7. Future Outlook: Navigating Fuel Price Impacts
The future of shipping costs in relation to fuel prices will depend on a combination of factors including technological advancements, regulatory changes, and global economic conditions.
- Technological Advancements: Ongoing innovation in ship design, engine efficiency, and fuel types will play a crucial role in determining future shipping costs. The adoption of renewable energy sources, such as wind-assisted propulsion or solar panels, could help reduce dependency on fossil fuels and mitigate the impact of fuel price volatility.
- Regulatory Environment: Upcoming IMO regulations, such as the carbon intensity index and greenhouse gas reduction targets, will continue to influence fuel prices and shipping costs. Shipping companies will need to balance compliance with cost management, passing on costs to customers when necessary.

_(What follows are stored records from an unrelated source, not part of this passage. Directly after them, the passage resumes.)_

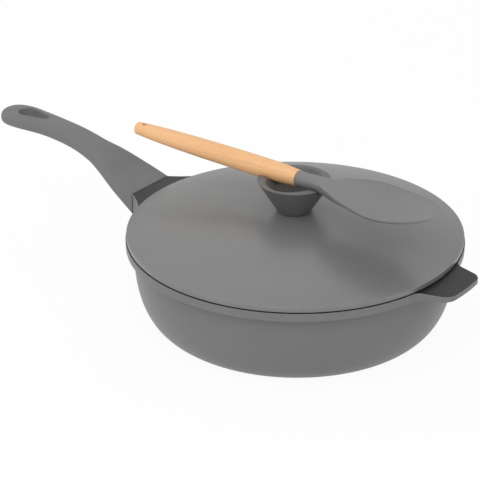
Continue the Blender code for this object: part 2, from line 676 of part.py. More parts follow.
def make_spoon_handle(material, parts, tools):
    """Turned wooden handle with a blunt end and a hanging hole."""
    shares = np.linspace(0.0, 1.0, WOOD_SHAFT_POINTS)
    radii = smooth_curve(WOOD_STATIONS, WOOD_RADII, shares)
    shaft = list(zip(radii.tolist(), (SPOON_JOINT - WOOD_SHAFT * shares).tolist()))
    bend = 2 / WOOD_NOSE_POWER
    nose = [
        (WOOD_RADII[-1] * math.cos(t) ** bend, SPOON_JOINT - WOOD_SHAFT - WOOD_NOSE * math.sin(t) ** bend)
        for t in np.linspace(0.0, math.pi / 2, WOOD_NOSE_POINTS + 1)[1:-1]
    ]
    profile = [(0.0, SPOON_JOINT)] + shaft + nose + [(0.0, WOOD_END)]
    wood = place_on_spoon(turned("spoon_handle", profile, WOOD_STEPS, parts), 0.0)
    socket_length = CORE_IN_WOOD + 2 * SEAT_GAP
    socket = rod("core_socket", CORE_RADIUS + SEAT_GAP, socket_length, SMALL_STEPS, tools)
    combine(wood, place_on_spoon(socket, SPOON_JOINT - CORE_IN_WOOD - SEAT_GAP), "DIFFERENCE")
    hole = rod("hang_hole", HANG_HOLE_RADIUS, 4 * max(WOOD_RADII), SMALL_STEPS, tools)
    middle = Matrix.Translation((WOOD_END + HANG_HOLE_INSET, 0.0, -2 * max(WOOD_RADII)))
    combine(wood, place(hole, spoon_frame() @ middle), "DIFFERENCE")
    return finish(wood, material)


def head_rings():
    """Sections of the head: a round neck that opens into a shallow dish with a keel under its root."""
    along = stepped_lengths(HEAD_BODY, HEAD_TIP, HEAD_BODY_SLICES, HEAD_TIP_SLICES, HEAD_TIP_CUT)
    past = np.clip((along - HEAD_BODY) / HEAD_TIP, 0.0, 1.0)
    rounding = np.sqrt(1.0 - past ** 2)
    share = np.minimum(along / HEAD_BODY, 1.0)
    half_width = smooth_curve(HEAD_STATIONS, HEAD_HALF_WIDTHS, share) * rounding
    crown = smooth_curve(HEAD_STATIONS, HEAD_CROWNS, share) * rounding
    stations = HEAD_STATIONS + (1.0 + HEAD_TIP / HEAD_BODY,)
    rim = smooth_curve(stations, HEAD_RIM_HEIGHTS, along / HEAD_BODY)
    keel = smooth_curve(stations, HEAD_KEELS, along / HEAD_BODY) * rounding
    angle = np.linspace(0.0, 2 * math.pi, HEAD_POINTS, endpoint=False)[None, :]
    sine = np.sin(angle)
    edge = HEAD_EDGE / 2 * np.clip(np.abs(sine) / HEAD_EDGE_BLEND, 0.0, 1.0) * np.sign(sine)
    neck, open_rim = HEAD_OPENING
    opened = np.clip((share - neck) / (open_rim - neck), 0.0, 1.0)[:, None]
    y = half_width[:, None] * np.cos(angle)
    z = rim[:, None] + edge * opened + np.where(sine > 0, crown[:, None], keel[:, None]) * sine
    x = np.repeat((SPOON_JOINT + SEAT_GAP + along)[:, None], HEAD_POINTS, axis=1)
    return np.stack([x, y, z], axis=-1)


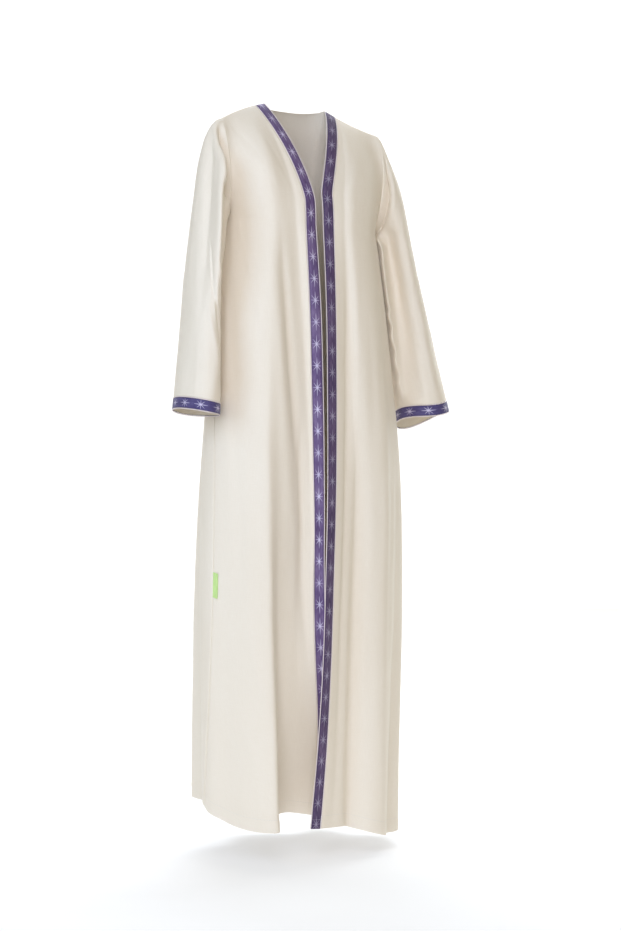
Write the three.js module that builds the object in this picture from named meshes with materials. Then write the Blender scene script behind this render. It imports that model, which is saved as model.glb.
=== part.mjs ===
import * as THREE from "three";

/* Long open-front gown with wide set-in sleeves, as worn.
   Frame: +Z up, the front faces -Y, +X is the wearer's left. Origin on the body's
   upright axis, level with the neck ends of the shoulder seams. Millimetres. */

// ---------------------------------------------------------------- driving sizes
const UNDERARM_Z = -250;        // level of the underarm points
const HEM_Z = -1489;            // mean level of the hem
const SHOULDER_TILT = 0.065;    // the wearer's left shoulder hangs lower: drop per mm of x
const CLOTH = 1.2;              // wall of the cloth
const TRIM_PROUD = 0.6;         // trim band stands above the cloth
const PIPE_PROUD = 1.1;         // piping stands above the cloth
const PIPE_W = 2.0;             // width of the piping
const BAND_W = 21.4;            // width of the band between its pipings
const GAP = 0.3;                // air left at every seam
const SLEEVE_GAP = 1.1;         // air left at the armhole seam
const NECK_END = { x: 69, y: 26, z: 0 };       // neck end of a shoulder seam
const SHOULDER_TIP = { x: 179, y: -6, z: -45 }; // arm end of a shoulder seam
const SHOULDER_SAG = { right: 4, left: -4 };    // bow of the shoulder seam
const BACK_NECK = { y: 62, z: -8 };             // middle of the back neck edge
const BACK_NECK_SHARE = 0.4;    // share of the half back taken by the neck
const FRONT_START = 3;          // angle at which a front's own edge takes over, degrees
const EDGE_SWING = { right: 32, left: 20 };     // angle by which the edge has merged into the body
const LOW_SWING = { right: 17, left: 6 };       // how much sooner it has merged below the hips
const FALL_FROM = 35, FALL_TO = 27;             // angles between which the wearer's right front falls back, degrees
const ARM_BULGE = { front: 36, back: 46 };      // fullness of the body at the armhole
const CHEST_BULGE = 6;
const BLADE_BULGE = 10;         // fullness over the shoulder blades
const CUFF_RISE = { right: 3.7, left: 16.5 };   // the front edge of each cuff stands higher than its back
const CUFF_DROP = { right: 2.3, left: 12.5 };   // both hang lower than the line over the arm
const RING_N = 20;              // steps round a sleeve; half of them run up each armhole
const LABEL = { top: -972, length: 52, width: 13, inset: 0.6, lift: 0.45, wall: 1.2 };

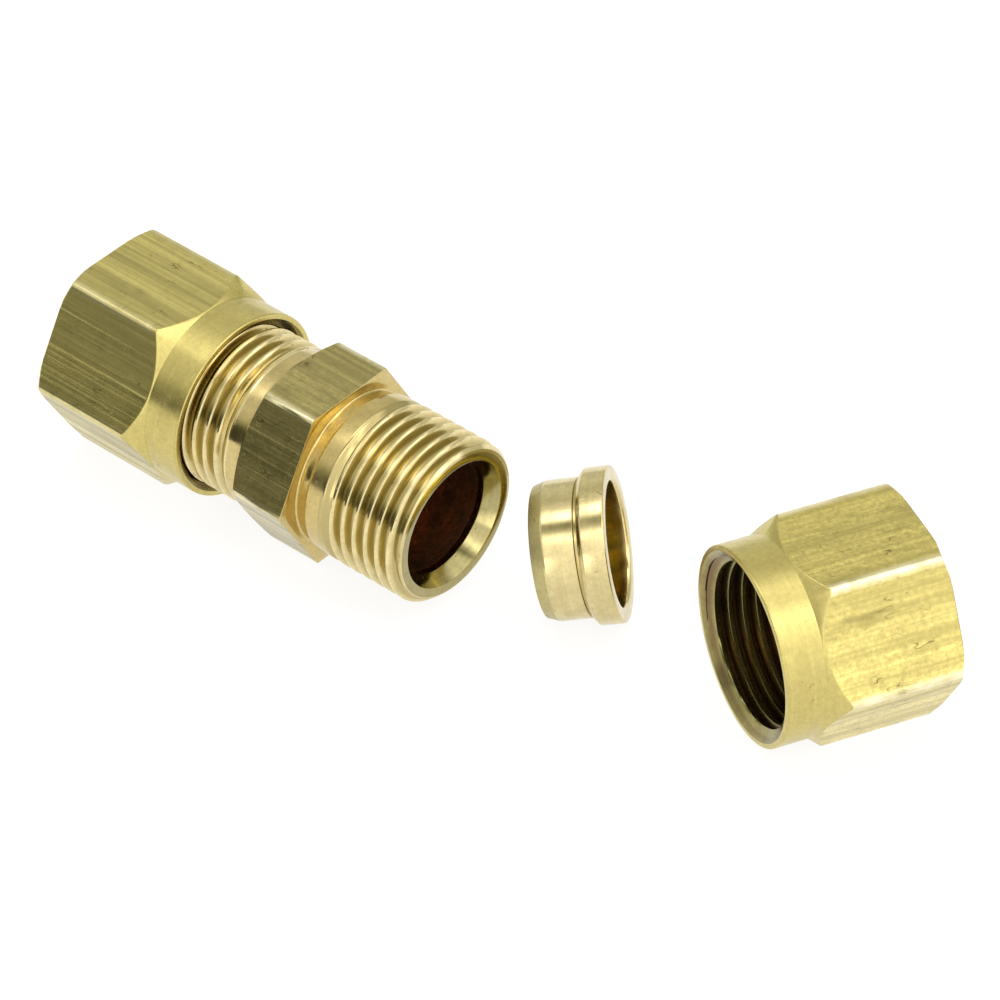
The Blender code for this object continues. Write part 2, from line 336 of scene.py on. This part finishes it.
def nut():
    """Long hexagon nut: a hole for the tube, a shoulder for the sleeve, then the female thread."""
    around = hexagon(NUT_FLATS, NUT_SOFT)
    corner = around.max()
    minor = THREAD_R - THREAD_DEPTH + THREAD_GAP
    cut = np.maximum(around - NUT_BACK_R, 0) * math.tan(HEX_CHAMFER)
    slope = (corner - COLLAR_R) / (COLLAR_START - CONE_START)
    cone = CONE_START + (corner - around) / slope
    back = [
        (0, TUBE_BORE_R + TUBE_CHAMFER),
        (0, NUT_BACK_R - BACK_RING),
        (0, np.minimum(around, NUT_BACK_R) - EDGE),
        (EDGE * 0.3, np.minimum(around, NUT_BACK_R) - EDGE * 0.3),
        (np.maximum(cut - EDGE, EDGE * 0.6), around - EDGE * 0.6),
    ]
    flats = [(cut + EDGE, around), (cone - EDGE, around)]
    collar = [
        (cone + EDGE, around - EDGE * slope),
        (COLLAR_START, COLLAR_R),
    ]
    rim = profile([
        (COLLAR_START + COLLAR_RUN, COLLAR_R),
        (NUT_LENGTH, COLLAR_R, RIM_SOFT),
        (NUT_LENGTH, COUNTERSINK_R),
    ])

    def shape(x):
        cut = ridge(x, NUT_GROOVE_AT) * ramp(x, NUT_THREAD_START, NUT_THREAD_START + RUN_OUT)
        mouth = ramp(x, NUT_LENGTH - COUNTERSINK, NUT_LENGTH)
        countersunk = minor + (COUNTERSINK_R - minor) * mouth
        return np.maximum(minor + THREAD_DEPTH * cut, countersunk), np.maximum(1 - cut, mouth)

    inside = profile([
        (NUT_THREAD_START, minor),
        (SHOULDER, minor, SHOULDER_FILLET),
        (SHOULDER, TUBE_BORE_R, EDGE),
        (TUBE_CHAMFER, TUBE_BORE_R),
        (0, TUBE_BORE_R + TUBE_CHAMFER),
    ])
    inner_thread = thread(NUT_THREAD_START, NUT_LENGTH, NUT_GROOVE_AT, shape)
    outside = [(back, TURNED), (flats, FLAT), (collar + rim, TURNED)]
    runs = [(sections[::-1], slot, False) for sections, slot in reversed(outside)]
    runs += [(inside[::-1], BORE, False), (inner_thread, THREAD, True)]
    return turned_mesh("nut", runs)


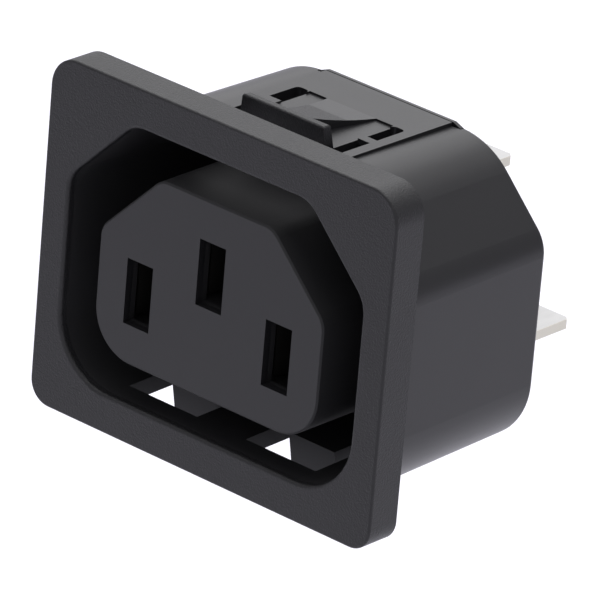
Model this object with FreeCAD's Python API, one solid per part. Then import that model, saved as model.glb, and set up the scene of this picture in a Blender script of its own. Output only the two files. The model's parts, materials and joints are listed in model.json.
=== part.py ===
import FreeCAD, Part
from collections import namedtuple
import math
import os

# A mains outlet that snaps into a panel cut-out from the front. All sizes are millimetres.
# The origin is the middle of the flange's back face, which seats on the panel. The front
# faces -Y, +X is to the right as seen from the front, and +Z is up.

# Keyed well that takes the plug's skirt
well_width = 29.5
well_height = 22.2
well_depth = 16.1
well_key_cut = 6.0
well_key_round = 2.5
well_corner_radius = 5.2
well_mouth_round = 0.3
well_draft = 0.35

# Flange in front of the panel, with its border round the well
flange_side_border = 2.55
flange_end_border = 3.15
flange_thickness = 3.1
flange_upper_radius = 2.5
flange_lower_radius = 1.9
flange_front_round = 0.2
flange_back_bevel = 0.1

# Contact block in the middle of the well, with the ring that the plug's skirt fills
ring_side = 3.5
ring_end = 3.25
block_key_cut = 5.65
block_key_round = 1.8
block_corner_radius = 3.8
block_edge_bevel = 0.15
block_draft = 0.1
block_face_wall = 1.2

# Contact places and the slots in front of them
pole_margin = 4.25
earth_rise = 4.0
slot_width = 2.6
slot_height = 5.3
cavity_side_clearance = 0.35
cavity_end_clearance = 0.1

# Shell behind the flange
shell_side_wall = 1.5
shell_top_wall = 0.7
shell_bottom_wall = 1.35
shell_key_wall = 1.28
shell_shoulder_round = 7.0
shell_key_round = 3.2
shell_corner_radius = 6.1
shell_draft = 0.3
shell_rear_round = 0.4
floor_wall = 1.0

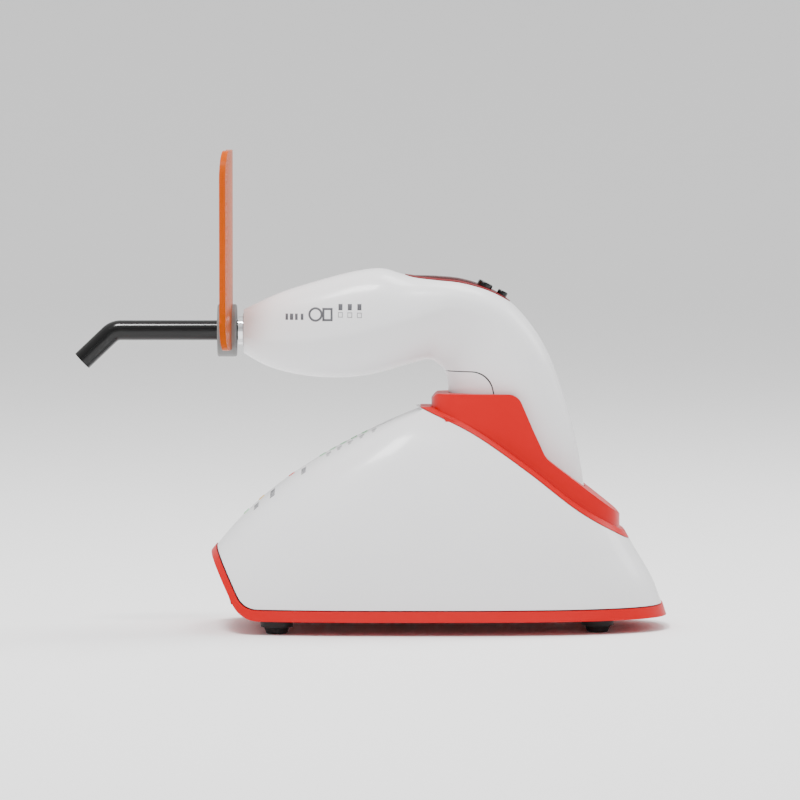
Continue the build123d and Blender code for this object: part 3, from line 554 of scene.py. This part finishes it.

- Market Dynamics: The global economy, geopolitical events, and shifts in energy supply and demand will continue to drive fuel price fluctuations. Shipping companies will need to remain agile, employing strategies to manage fuel costs while maintaining profitability.
Conclusion
Fuel prices have a profound impact on global shipping costs, influencing everything from freight rates to operational strategies and the global supply chain. As fuel prices fluctuate, shipping companies must adapt to manage the resulting changes in costs, often passing these increases on to their customers.
Regulatory changes aimed at reducing emissions are adding a new layer of complexity, requiring significant investments in cleaner fuels and new technologies. The adoption of alternative fuels and the drive toward decarbonization will likely lead to higher costs in the near term, although these measures are necessary for the long-term sustainability of the industry.
In an increasingly interconnected world, the impact of fuel prices on global shipping costs underscores the importance of strategic planning, innovation, and efficiency in navigating the challenges posed by fuel price volatility. Shipping companies, customers, and consumers must work together to adapt to these changes and ensure a resilient global supply chain.